Unfortunately (or not) since the latest x.org versions I have become quite an "expert" in V-Sync / G-Sync / V-blank and all of that jazz, simply because my lovely and expensive GTX 650 doesn't want to play nice with X / Gnome / KDE / XFCE / or anything remotely related to GL, and so I had to choose between living in the present (Ubuntu 14 / Gnome 3.12 / Rolling Releases) and have a bunch of tearing on everything that moves on everywhere and anywhere on my screen, or just do what I ended up doing, to live in the past (Ubuntu 12) and be able to see things on the screen move flawlessly, like it's 2014!.... : (
... well, 2015 it's just around the corner, so who knows? maybe then I'll be able to go to the present then!
... So... maybe....yes!.. a Global Thermonuclear War is really necessary to solve all tearing in the World (of Linux, at least) !!!!
... What are they waiting for ???? FIRE!!!!!

pq said...

Ismael, I haven't really looked deeper into G-Sync nor FreeSync or the VESA standard it relies on, so I can't really tell yet, but at least from Nvidia's marketing info I got the impression that you could decide per-frame when to start scanning it out, as long as you keep within a certain frequency range.

Anonymous said...

You left quite a large portion of modesetting history out.
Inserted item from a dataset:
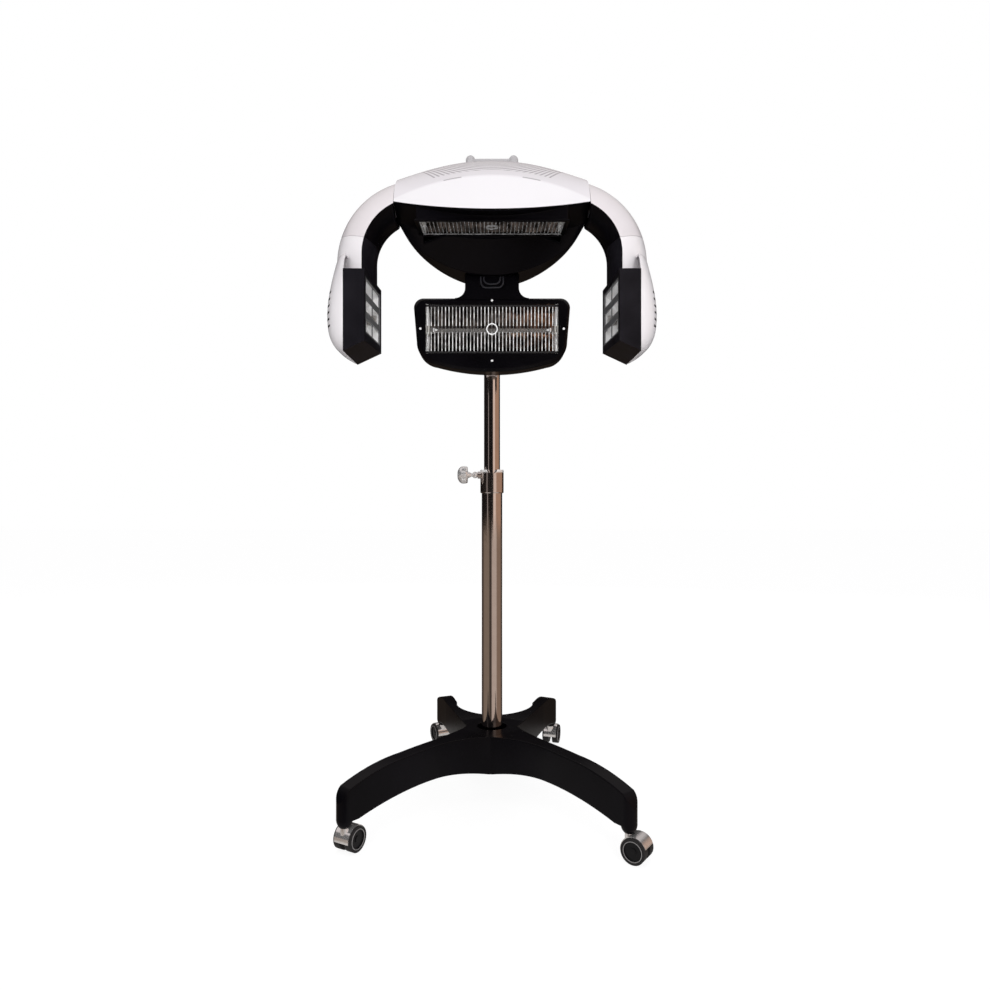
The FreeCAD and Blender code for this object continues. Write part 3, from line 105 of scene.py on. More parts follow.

Absolutely nothing from before Q3 2008 for instance. Not a mention as to how we got from "It's all in the BIOS, and it is impossible to do differently" to where the term modesetting came from.

Anonymous said...

This is illuminating! Thank you for taking the time to write this insightful blog.

pq said...

libv, yes, that was intentional, as I knew nothing about that time. "Short and vague", just like I wrote. ;-)

Anonymous said...

Pq: well, it is rather important in this respect. There would've been a full property based system in 2006 if things hadn't been shot down (http://libv.livejournal.com/13443.html). RandR1.2 only gained "attributes" later on, when keithp first encountered a tv encoder. The initial kms header (and it was just a header) was nothing more than the short sighted RandR1.2 thrown into the kernel.